Greeks are burrowing into debt

Personal debt shot up dramatically over the last year, and Greeks now owe banks a total of almost 50 billion euros, according to figures made public by the Bank of Greece (BoG) on Wednesday. The central bank’s calculations indicate that at the end of August, overall debt, including mortgages, for the country’s households was up 28.4 percent from last year. This amounts to a combined total of 46.9 billion euros. The most notable rise has been in the money owed in personal loans, which has increased by 67.5 percent in the last year to a total of 5.6 billion euros. Credit cards, whose use was virtually non-existent in Greece just a couple of decades ago, now account for 7.1 billion euros currently owed by debt-ridden Greeks. This represents a rise of almost 23 percent since 2003. Borrowing cash in order to go shopping is also gaining in popularity, according to the bank’s new figures. Consumer loans went up by over a third, which means that the Greeks who took them out now owe 15.3 billion euros. After house prices skyrocketed around the country in recent years, it is perhaps no surprise that mortgages account for the majority of household debt at 30.2 billion euros – 23.1 percent higher than last year. Prospective home-buyers may be comforted by figures that the BoG released last week, which suggested that the Greek housing market had mostly stabilized. When presenting the bank’s interim monetary policy report on October 19, BoG Governor Nicholas Garganas expressed concern about how rapidly Greeks were getting themselves deeper into debt.
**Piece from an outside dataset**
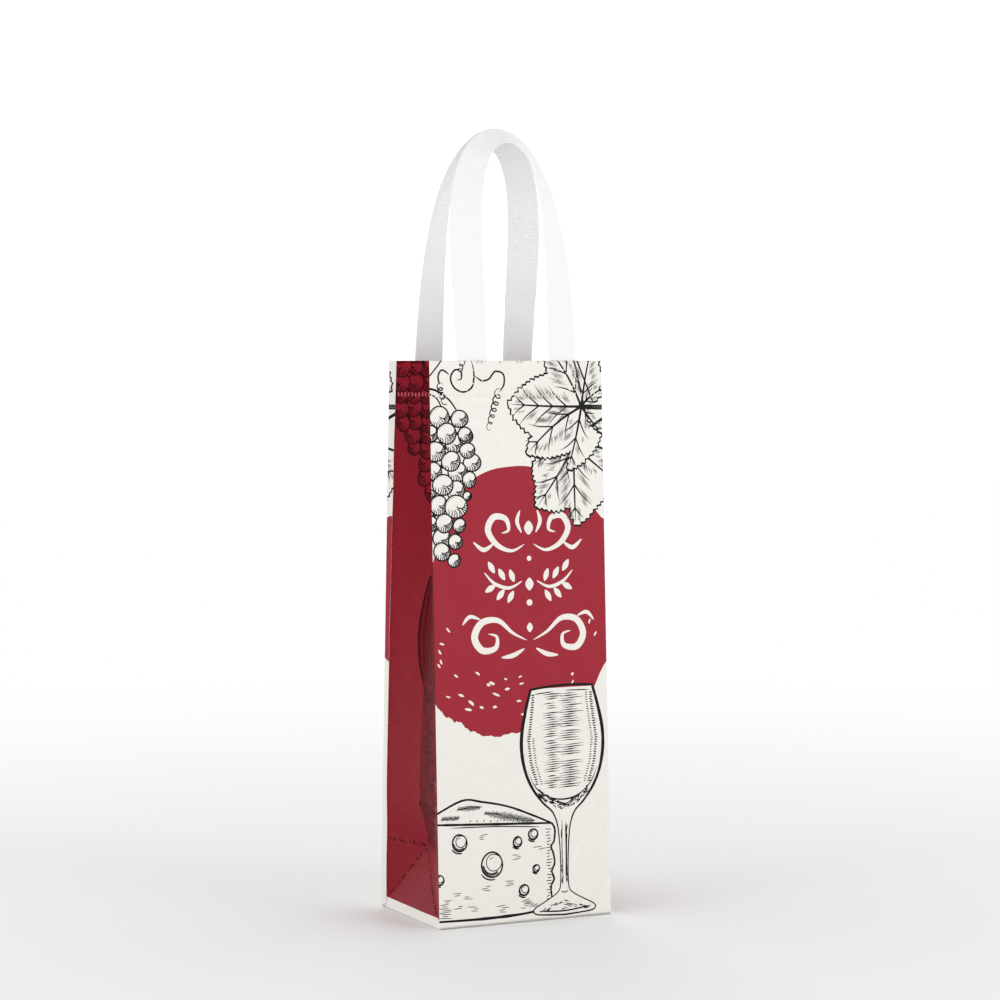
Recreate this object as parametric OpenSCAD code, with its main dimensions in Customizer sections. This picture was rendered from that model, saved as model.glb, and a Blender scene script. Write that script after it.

He also announced that Greek households are currently defaulting on 2.5 billion euros’ worth of loans and, when combined with business loans, the amount reached 7.8 billion – 5 percent of Greece’s GDP. When combined, business and personal loans and mortgages amount to 27 percent of Greek GDP. They may help significantly to fuel the Greek economy, but last week Garganas asked banks to be more cautious when approving customer loans. The BoG’s latest figures are likely to highlight this warning.